Nitin Kumar: Lots of good updates this quarter. I just want to focus on the long laterals. Obviously, this quarter, you did, I think, about 8 long laterals in the Eagle Ford and the Bakken and a few less in Permian. Given that your Bakken and Eagle Ford are more developed than your Permian assets, what’s the mix of your future inventory when it comes to these 3-mile laterals?
Lee Tillman: Yes. Maybe I’ll take it at a high level, and I’ll let Mike jump in and maybe talk a little bit about at an asset level. Year-over-year, the portfolio is actually the lateral length has increased by about 5% to 10%. And so we are moving the entire portfolio toward longer laterals, some areas, some leases and some basins are more adaptable to an extended lateral to 3-mile kind of approach. So it’s going to be very dependent upon the lease form, our position in that particular basin. But we’re definitely pressing hard to drive as much of our capital allocation toward extended level because we see just the efficiency of doing that. The reduction in costs on a per foot basis and then essentially very similar EUR per foot in the same laterals.
I mean, what we’re seeing in the third mile is consistent with a lot of capture out of that third mile. So there’s a lot of incentive for us to continue to drive and other operators feel the same way. And so in areas where perhaps there are some trades or some swaps that you can make it kind of benefits everyone to continue to consolidate and drive as much of their operated acreage toward extended laterals as they can.

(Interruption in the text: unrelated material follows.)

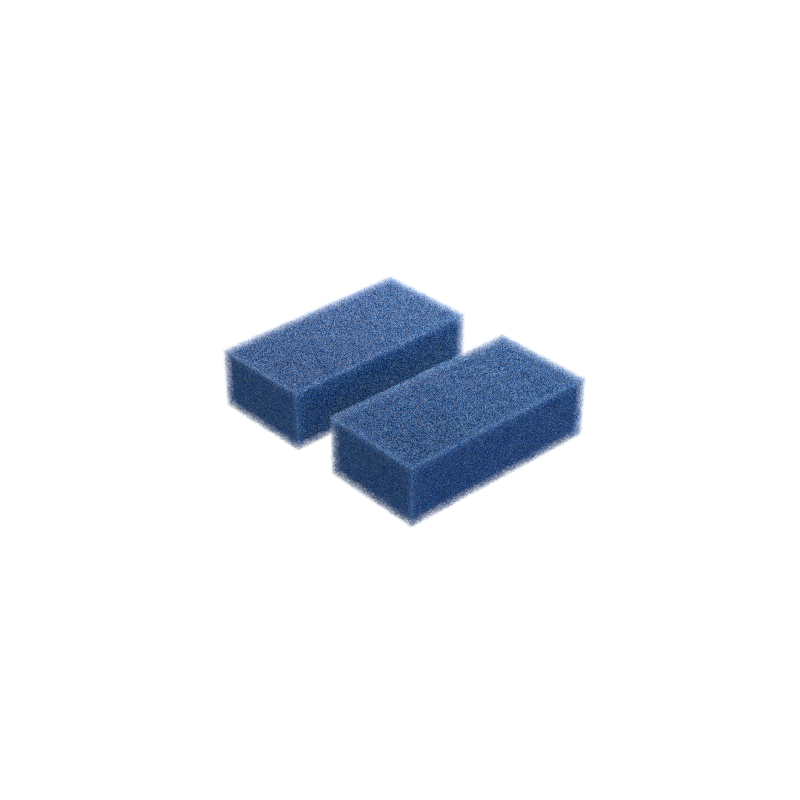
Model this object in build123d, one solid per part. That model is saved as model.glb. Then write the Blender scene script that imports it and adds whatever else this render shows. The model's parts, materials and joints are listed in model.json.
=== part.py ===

Michael Henderson: I think you’ve covered it, Lee, I think maybe the only thing I’d add in. Our land team has done a great job. They’ve done a great job, continue to do a great job. I think as we mentioned, we see the capital efficiency enhancements. There’s alignment there with offsetting operators. So the trend that we’ve been on in terms of increasing our average lateral lengths, obviously, gets a little bit more difficult every year. But see, the land team has done a phenomenal job and all of the asset teams are very, very active in terms of engaging with those offset operators just to see if there are deals that we could do to just extend the average out for land.